═══ Data provided ═══

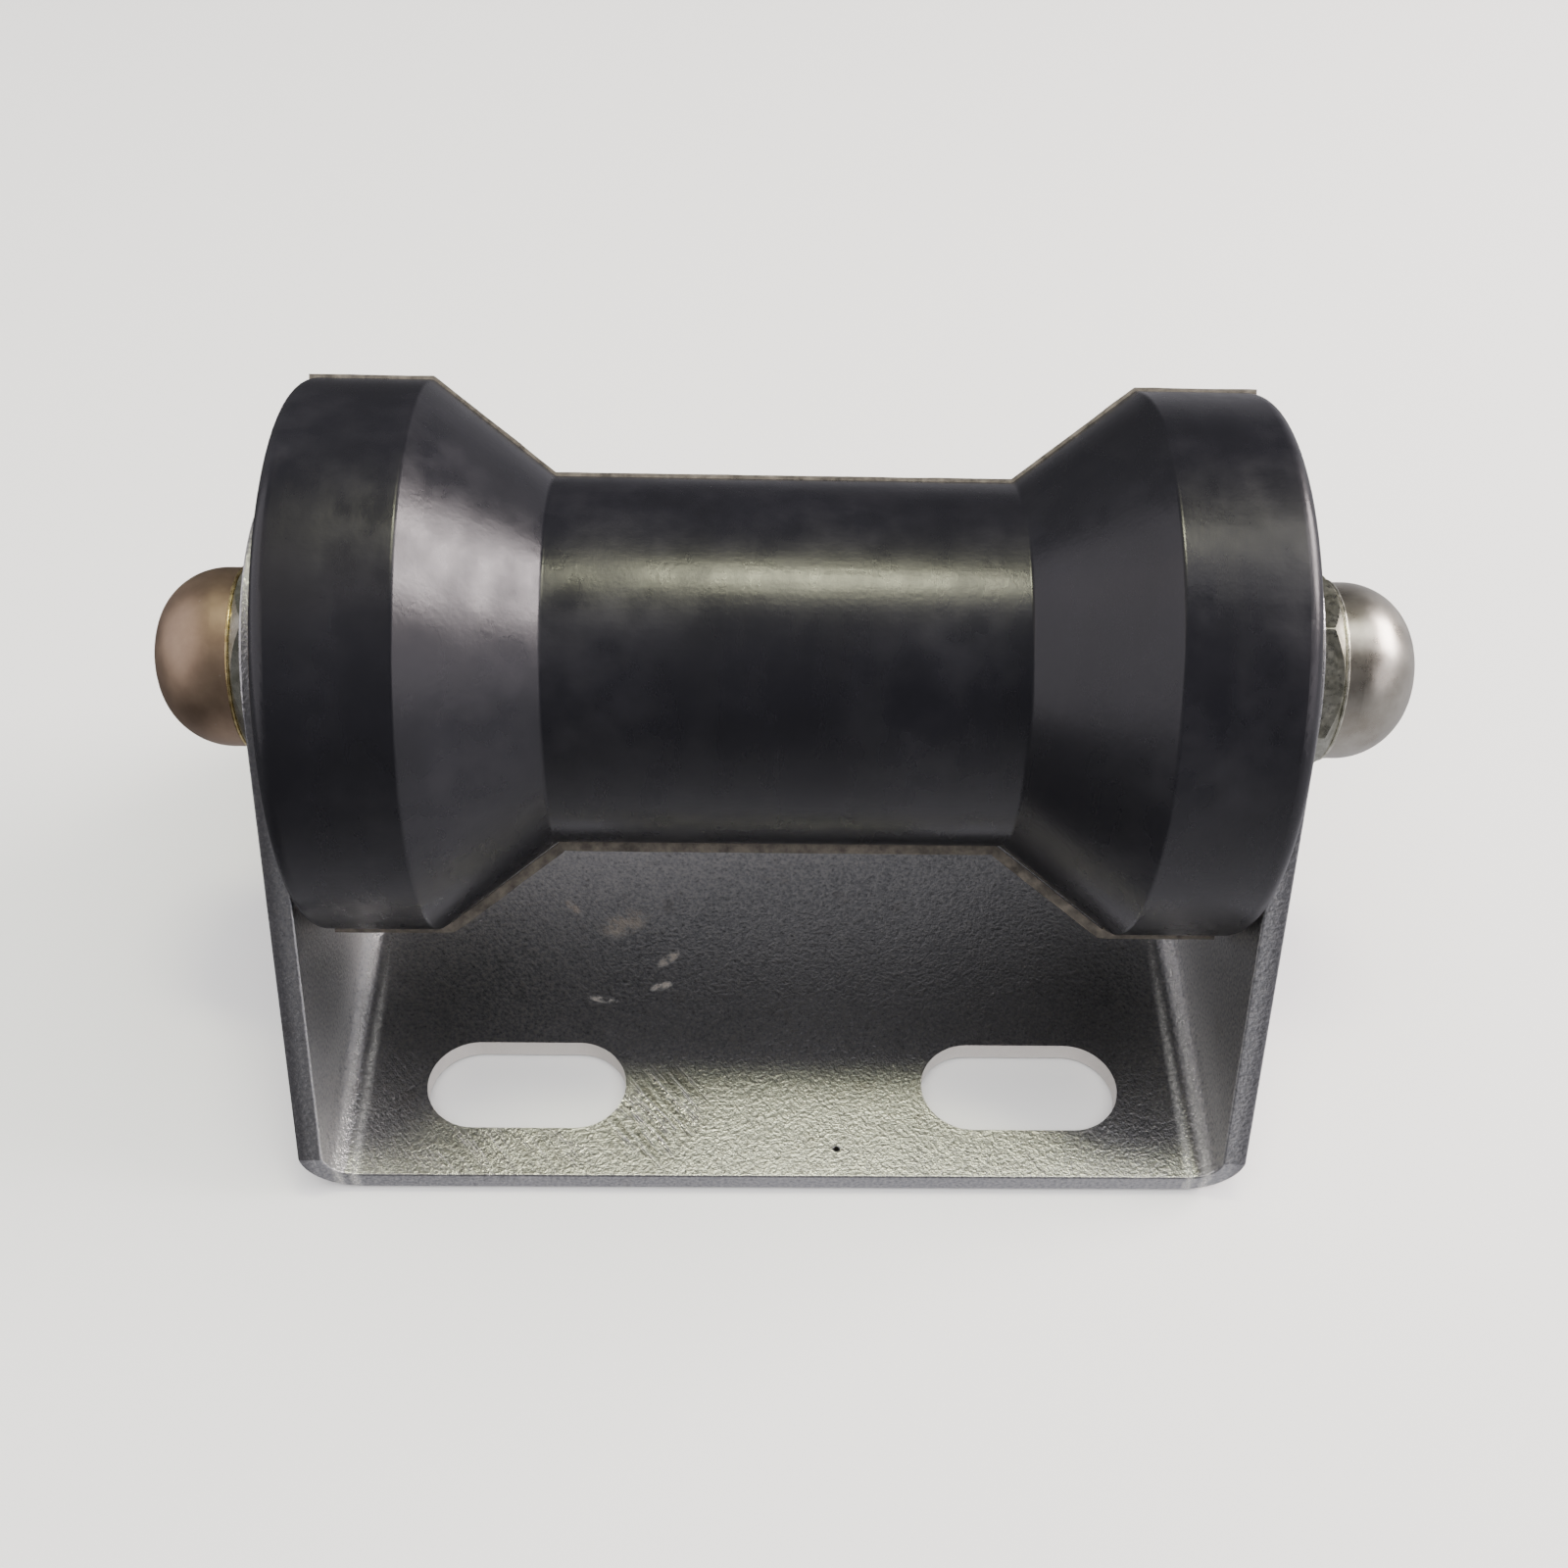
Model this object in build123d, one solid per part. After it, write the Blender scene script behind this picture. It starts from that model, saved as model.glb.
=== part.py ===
from build123d import *
from math import acos, atan2, cos, hypot, sin, sqrt
import os

os.makedirs("parts", exist_ok=True)

# +X runs along the roller axle, -Y is the front, +Z is up, and the origin is
# the centre of the bracket's underside. All sizes are in millimetres.

# Roller
roller_length = 120.0
roller_dia = 70.0
rim_width = 16.0
waist_length = 58.0
waist_dia = 47.0
rim_edge_radius = 2.0
profile_edge_radius = 0.8

# Bracket, folded from one plate
sheet = 3.2
bend_radius = 4.0
base_depth = 94.0
axle_height = 55.0
ear_top_radius = 22.0
edge_break = 0.3
slot_length = 28.0
slot_width = 14.0
slot_spacing_x = 70.0
slot_spacing_y = 65.0

# Axle and what runs on it
axle_dia = 16.0
axle_end_chamfer = 1.2
axle_reach_in_cap = 6.0
spacer_wall = 1.8
bush_wall = 2.94
bush_length = 25.0
core_wall = 2.0
washer_dia = 34.0
washer_thickness = 0.8

# Domed nuts, with a flat washer under the one that is turned to tighten
nut_hex_height = 4.0
nut_corner_round = 0.4
nut_edge = 0.15
boss_height = 2.5
boss_wall = 1.1
lock_ring_width = 2.0
cap_room = 0.9
cap_wall = 1.5
cap_straight = 2.0
cap_shoulder_radius = 9.0
cap_crown_radius = 15.5
cap_seat_thickness = 0.6
cap_seat_edge = 0.2
nut_turns = {"left": -3.0, "right": -7.0}
flat_washer_dia = 28.0
flat_washer_thickness = {"left": 0.0, "right": 2.0}

# Clearances
side_gap = 1.0
running_clearance = 0.06
axle_clearance = 0.2
hole_clearance = 0.1
flat_washer_clearance = 0.5

half_inside = roller_length / 2 + side_gap
half_outside = half_inside + sheet
axle_radius = axle_dia / 2
spacer_bore = axle_radius + axle_clearance
spacer_radius = spacer_bore + spacer_wall
running_bore = spacer_radius + running_clearance
bush_radius = running_bore + bush_wall
core_radius = bush_radius + core_wall
boss_radius = axle_radius + boss_wall
cap_bore = boss_radius + cap_room
cap_radius = cap_bore + cap_wall
cap_seat_radius = cap_radius + cap_seat_edge
nut_face_radius = cap_seat_radius + nut_edge
nut_across_flats = 2 * (nut_face_radius + nut_edge)
nut_foot = {side: half_outside + gap for side, gap in flat_washer_thickness.items()}
boss_end = nut_hex_height + boss_height
cap_start = nut_hex_height + cap_seat_thickness
crown_centre_back = sqrt(
    (cap_crown_radius - cap_shoulder_radius) ** 2 - (cap_radius - cap_shoulder_radius) ** 2)
cap_tip = cap_start + cap_straight + cap_crown_radius - crown_centre_back


def round_corners(face, corners, radius):
    """Rounds the corners of a flat face that lie at the given points."""
    chosen = [v for v in face.vertices()
              if any(hypot(v.X - x, v.Y - y) < 1e-6 for x, y in corners)]
    return fillet(chosen, radius)


def turn(face):
    """Revolves a face, drawn as distance along the axle and radius, about the axle."""
    return Pos(0, 0, axle_height) * revolve(face, Axis.X)


def ring(start, end, bore, radius):
    """A plain tube round the axle."""
    return turn(make_face(Polyline(
        (start, bore), (end, bore), (end, radius), (start, radius), close=True)))


def axle_bar(start, end, radius):
    """A plain round bar on the axle line."""
    return turn(make_face(Polyline(
        (start, 0), (end, 0), (end, radius), (start, radius), close=True)))


def to_side(solid, side):
    """Puts a piece drawn for the right-hand end on the side that is asked for."""
    return solid if side == "right" else mirror(solid, about=Plane.YZ)


def fit_nut(solid, side):
    """Seats a piece of a nut, drawn from its foot at zero, and turns it as it was tightened."""
    seated = to_side(Pos(nut_foot[side], 0, 0) * solid, side)
    return seated.rotate(Axis((0, 0, axle_height), (1, 0, 0)), nut_turns[side])


def channel_outline(half_width, floor, corner_radius, top):
    """An open-topped U seen from the front, filled in."""
    face = make_face(Polyline(
        (-half_width, top), (-half_width, floor), (half_width, floor), (half_width, top),
        close=True))
    return round_corners(face, [(-half_width, floor), (half_width, floor)], corner_radius)


def ear_outline():
    """The bracket seen from the side: straight edges leaning in to a round top."""
    half_depth = base_depth / 2
    bend_top = bend_radius + sheet
    rise = axle_height - bend_top
    lean = acos(ear_top_radius / hypot(half_depth, rise)) - atan2(rise, half_depth)
    touch_y = ear_top_radius * cos(lean)
    touch_z = axle_height + ear_top_radius * sin(lean)
    sides = Polyline(
        (-touch_y, touch_z), (-half_depth, bend_top), (-half_depth, 0),
        (half_depth, 0), (half_depth, bend_top), (touch_y, touch_z))
    crown = ThreePointArc(
        (touch_y, touch_z), (0, axle_height + ear_top_radius), (-touch_y, touch_z))
    return make_face([sides, crown])


def break_sheared_edges(folded):
    """Rounds the sheared edges slightly, round both ears and then along the base's ends."""
    bend_top = bend_radius + sheet
    ears = [e for e in folded.edges()
            if (e @ 0.5).Z > bend_top + edge_break and e.length > 2 * sheet]
    folded = fillet(ears, edge_break)
    base = [e for e in folded.edges()
            if (e @ 0.5).Z < bend_top - edge_break
            and abs(abs((e @ 0.5).Y) - base_depth / 2) < 1e-6 and e.length > bend_radius]
    return fillet(base, edge_break)


def make_bracket():
    """Base and two ears folded from one plate, with four slots and two axle holes."""
    top = axle_height + ear_top_radius
    outer = channel_outline(half_outside, 0, bend_radius + sheet, top)
    inner = channel_outline(half_inside, sheet, bend_radius, top)
    folded = extrude(Plane.XZ * (outer - inner), base_depth / 2, both=True)
    folded &= extrude(Plane.YZ * ear_outline(), half_outside, both=True)
    folded = break_sheared_edges(folded)
    folded -= axle_bar(-half_outside, half_outside, axle_radius + hole_clearance)
    for x in (-slot_spacing_x / 2, slot_spacing_x / 2):
        for y in (-slot_spacing_y / 2, slot_spacing_y / 2):
            folded -= Pos(x, y, 0) * extrude(SlotOverall(slot_length, slot_width), sheet)
    return folded


def make_roller():
    """The moulded roller: a straight waist, two cones and two plain rims."""
    half = roller_length / 2
    rim = roller_dia / 2
    waist = waist_dia / 2
    rim_start = half - rim_width
    ends = [(-half, rim), (half, rim)]
    steps = [(-rim_start, rim), (-waist_length / 2, waist),
             (waist_length / 2, waist), (rim_start, rim)]
    face = make_face(Polyline(
        (-half, core_radius), ends[0], *steps, ends[1], (half, core_radius), close=True))
    face = round_corners(face, ends, rim_edge_radius)
    return turn(round_corners(face, steps, profile_edge_radius))


def make_stud():
    """The axle, a stud whose two ends carry the domed nuts."""
    left = nut_foot["left"] + cap_start + axle_reach_in_cap
    right = nut_foot["right"] + cap_start + axle_reach_in_cap
    tip = axle_radius - axle_end_chamfer
    return turn(make_face(Polyline(
        (-left, 0), (right, 0), (right, tip), (right - axle_end_chamfer, axle_radius),
        (-left + axle_end_chamfer, axle_radius), (-left, tip), close=True)))


def make_nut_hex():
    """A low hexagon, its outer corners cut back to a round face, with a boss on that face."""
    corner = nut_across_flats / sqrt(3)
    prism = extrude(
        Plane.YZ * RegularPolygon(nut_across_flats / 2, 6, major_radius=False), boss_end)
    prism = fillet(prism.edges().filter_by(Axis.X), nut_corner_round)
    envelope = turn(make_face(Polyline(
        (0, axle_radius), (0, corner), (nut_hex_height - corner + nut_face_radius, corner),
        (nut_hex_height, nut_face_radius), (nut_hex_height, boss_radius),
        (boss_end, boss_radius), (boss_end, axle_radius), close=True)))
    return Pos(0, 0, axle_height) * prism & envelope


def cap_skin(inset):
    """One side of the cap's wall: straight from its foot, then a shoulder, then the crown."""
    shoulder_start = cap_start + cap_straight
    shoulder_centre = Vector(shoulder_start, cap_radius - cap_shoulder_radius)
    crown_centre = Vector(cap_tip - cap_crown_radius, 0)
    lean = (shoulder_centre - crown_centre).normalized()
    meeting = crown_centre + lean * (cap_crown_radius - inset)
    straight = Line((cap_start, cap_radius - inset), (shoulder_start, cap_radius - inset))
    shoulder = TangentArc(straight @ 1, meeting, tangent=(1, 0))
    crown = TangentArc((cap_tip - inset, 0), meeting, tangent=(0, 1))
    return [straight, shoulder, crown]


def make_nut_cap():
    """The pressed dome that closes a nut, with the seating ring at its foot."""
    foot = Polyline(
        (cap_start, cap_bore), (nut_hex_height, cap_bore),
        (nut_hex_height, cap_seat_radius), (cap_start, cap_seat_radius),
        (cap_start, cap_radius))
    tip = Line((cap_tip - cap_wall, 0), (cap_tip, 0))
    return turn(make_face([*cap_skin(cap_wall), foot, *cap_skin(0), tip]))


pieces = {
    "bracket": make_bracket(),
    "roller_body": make_roller(),
    "roller_core_tube": ring(-roller_length / 2, roller_length / 2, bush_radius, core_radius),
    "spacer_tube": ring(-half_inside, half_inside, spacer_bore, spacer_radius),
    "axle_stud": make_stud(),
}
bush_start = roller_length / 2 - bush_length
washer_start = roller_length / 2 + (side_gap - washer_thickness) / 2
washer_end = washer_start + washer_thickness
for side in ("left", "right"):
    pieces[f"bush_{side}"] = to_side(
        ring(bush_start, roller_length / 2, running_bore, bush_radius), side)
    pieces[f"thrust_washer_{side}"] = to_side(
        ring(washer_start, washer_end, running_bore, washer_dia / 2), side)
    pieces[f"nut_hex_{side}"] = fit_nut(make_nut_hex(), side)
    pieces[f"nut_lock_ring_{side}"] = fit_nut(
        ring(boss_end, boss_end + lock_ring_width, axle_radius, boss_radius), side)
    pieces[f"nut_cap_{side}"] = fit_nut(make_nut_cap(), side)
    if flat_washer_thickness[side] > 0:
        pieces[f"flat_washer_{side}"] = to_side(
            ring(half_outside, nut_foot[side], axle_radius + flat_washer_clearance,
                 flat_washer_dia / 2), side)

for name, solid in pieces.items():
    export_step(solid, f"parts/{name}.step")
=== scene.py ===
import math
import bpy
from mathutils import Matrix, Vector


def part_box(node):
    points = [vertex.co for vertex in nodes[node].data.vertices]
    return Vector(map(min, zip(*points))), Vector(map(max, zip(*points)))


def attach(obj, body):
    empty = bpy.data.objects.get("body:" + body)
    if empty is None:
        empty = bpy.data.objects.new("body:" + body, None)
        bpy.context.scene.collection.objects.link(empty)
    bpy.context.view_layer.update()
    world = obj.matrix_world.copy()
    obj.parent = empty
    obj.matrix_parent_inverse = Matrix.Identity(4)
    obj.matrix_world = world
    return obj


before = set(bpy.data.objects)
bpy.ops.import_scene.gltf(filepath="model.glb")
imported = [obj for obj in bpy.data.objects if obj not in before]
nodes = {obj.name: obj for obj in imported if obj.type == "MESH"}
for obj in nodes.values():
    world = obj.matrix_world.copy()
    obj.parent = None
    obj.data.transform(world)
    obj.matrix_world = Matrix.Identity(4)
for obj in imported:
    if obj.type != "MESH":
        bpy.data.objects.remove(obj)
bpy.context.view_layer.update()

MM = 0.001
AXLE_HEIGHT = sum(corner.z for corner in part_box("roller_body")) / 2
ROLLER_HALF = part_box("roller_body")[1].x
RIM_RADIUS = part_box("roller_body")[1].y
RIM_WIDTH = 16.0 * MM
WAIST_HALF = 29.0 * MM
WAIST_RADIUS = 23.5 * MM
BASE_TOP = 3.2
BEND_START = 57.0


# ---------------------------------------------------------------- colour and nodes

def linear(hex_colour):
    """An sRGB hex value as the linear colour that a shader takes."""
    channels = [int(hex_colour[i:i + 2], 16) / 255 for i in (1, 3, 5)]
    return tuple(c / 12.92 if c <= 0.04045 else ((c + 0.055) / 1.055) ** 2.4
                 for c in channels) + (1.0,)


def add(tree, kind, *values, out=None, stops=(), **named):
    """Adds a node and gives back its output. Values fill its inputs in order. A name is one
    of its settings or, failing that, one of its inputs, with _ for a space."""
    node = tree.nodes.new("ShaderNode" + kind)
    inputs = dict(enumerate(values))
    for name, value in named.items():
        if hasattr(node, name):
            setattr(node, name, value)
        else:
            inputs[name.replace("_", " ")] = value
    for place, value in inputs.items():
        if isinstance(value, bpy.types.NodeSocket):
            tree.links.new(value, node.inputs[place])
        else:
            node.inputs[place].default_value = value
    for number, (position, colour) in enumerate(stops):
        spots = node.color_ramp.elements
        spot = spots[number] if number < len(spots) else spots.new(position)
        spot.position = position
        spot.color = linear(colour)
    if out:
        return node.outputs[out]
    return next((socket for socket in node.outputs if socket.enabled), None)


def new_material(name):
    """An empty material, and the object coordinates that its patterns use."""
    material = bpy.data.materials.new(name)
    material.use_nodes = True
    tree = material.node_tree
    tree.nodes.clear()
    return material, tree, add(tree, "TexCoord", out="Object")


def oval(tree, place, centre_mm, turn, length_mm, width_mm):
    """1 inside a flat oval mark on the bracket, falling to 0 at its rim."""
    own = add(tree, "Mapping", place, vector_type="TEXTURE",
              Location=[c * MM for c in centre_mm], Rotation=(0, 0, math.radians(turn)),
              Scale=(length_mm / 2 * MM, width_mm / 2 * MM, 3 * MM))
    reach = add(tree, "VectorMath", own, operation="LENGTH")
    return add(tree, "MapRange", reach, 0.55, 1.0, 1.0, 0.0)


def overlay(tree, colour, *layers):
    """Lays tints over a colour, each where its mask is 1 and as strongly as it says."""
    for mask, amount, tint in layers:
        share = add(tree, "Math", mask, amount, operation="MULTIPLY")
        colour = add(tree, "MixRGB", share, colour, linear(tint))
    return colour


def pile_up(tree, value, *layers):
    """Adds masks to a value, each times its own amount."""
    for mask, amount in layers:
        value = add(tree, "Math", mask, amount, value, operation="MULTIPLY_ADD")
    return value


# ---------------------------------------------------------------- the bracket's sheet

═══

- Requirements
Using the data above, restate word for word the lines from its opening line through the line that contains "# the centre", and no more.

- Exercise response
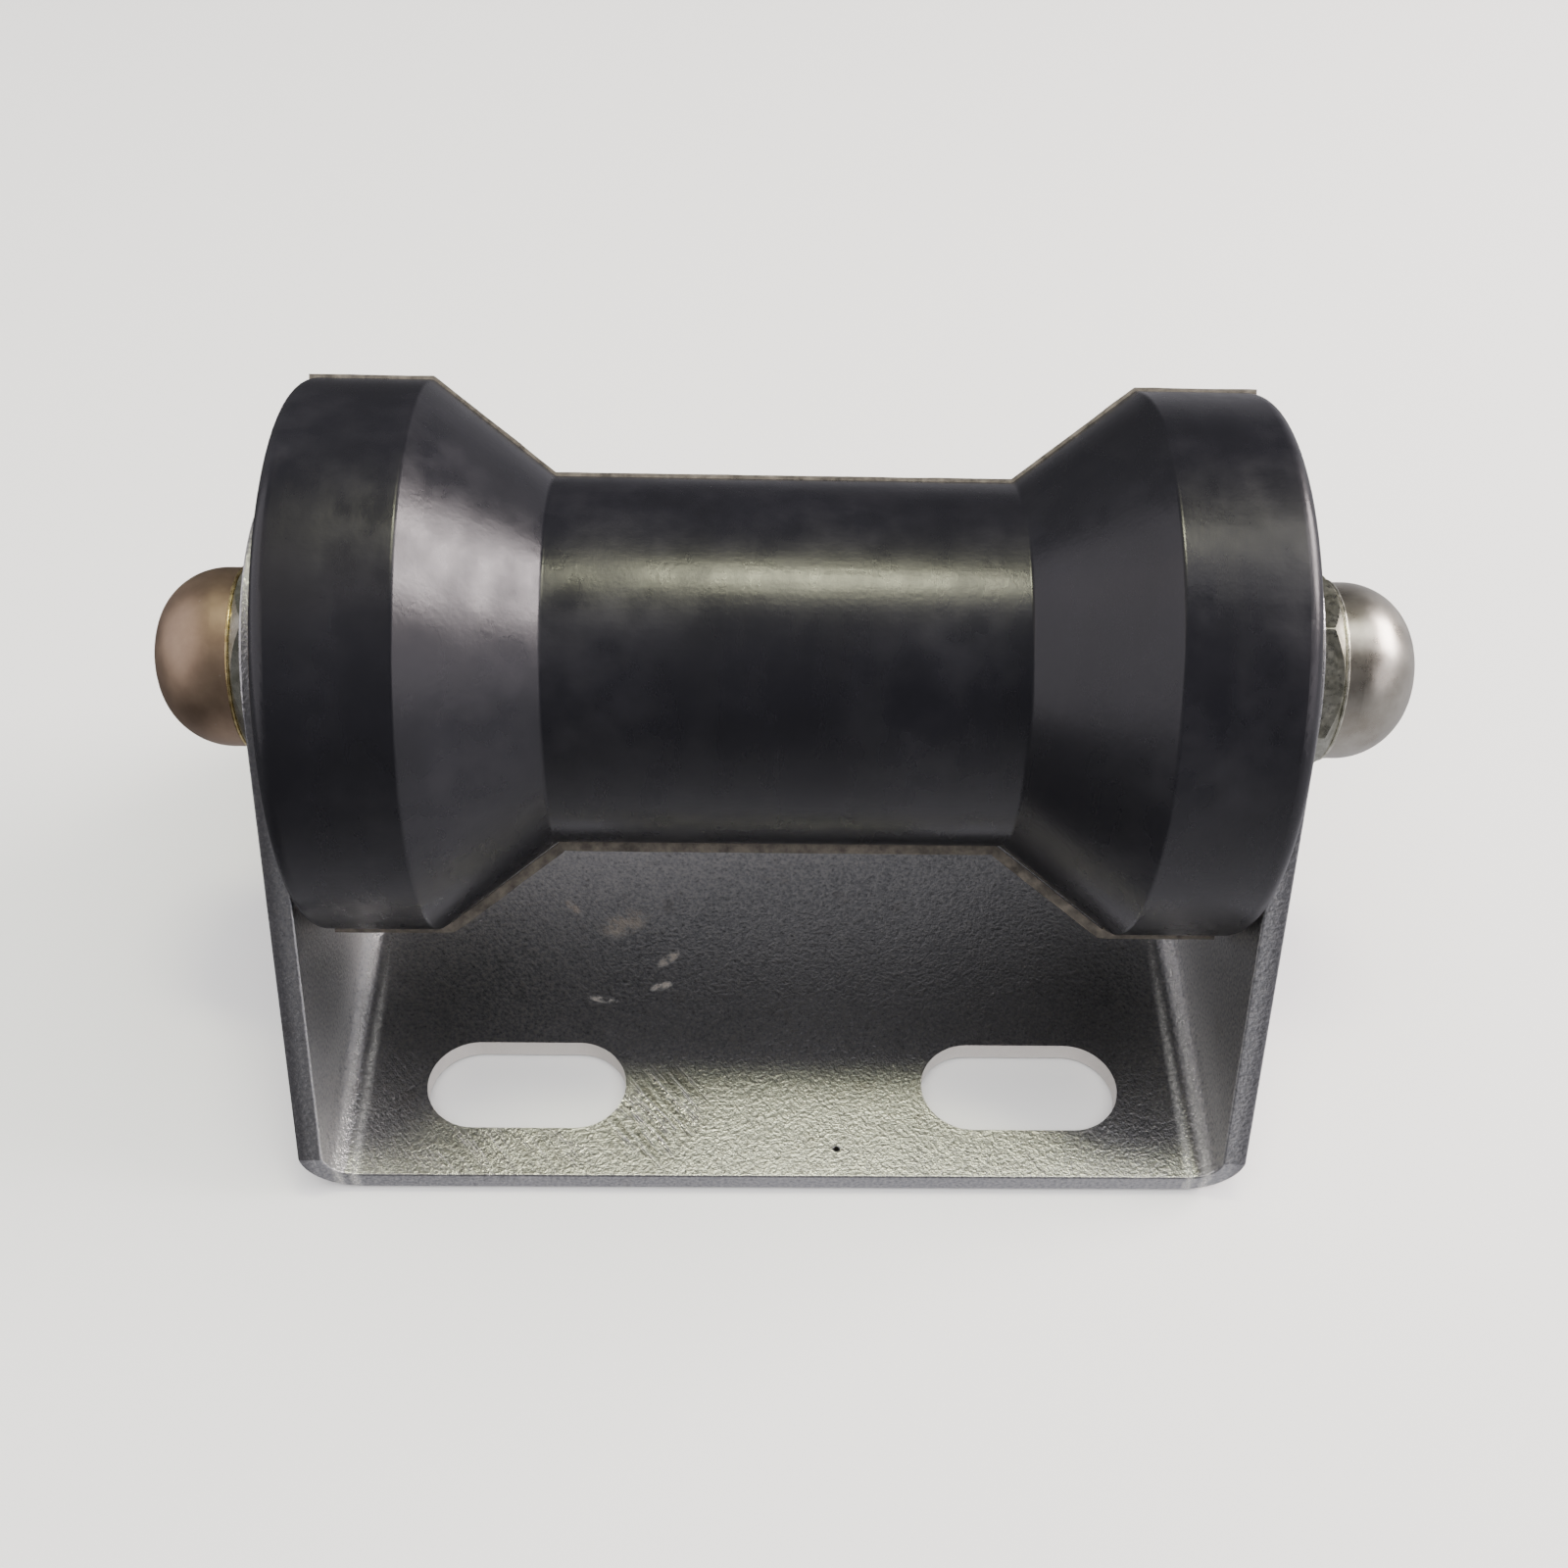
Model this object in build123d, one solid per part. After it, write the Blender scene script behind this picture. It starts from that model, saved as model.glb.
=== part.py ===
from build123d import *
from math import acos, atan2, cos, hypot, sin, sqrt
import os

os.makedirs("parts", exist_ok=True)

# +X runs along the roller axle, -Y is the front, +Z is up, and the origin is
# the centre of the bracket's underside. All sizes are in millimetres.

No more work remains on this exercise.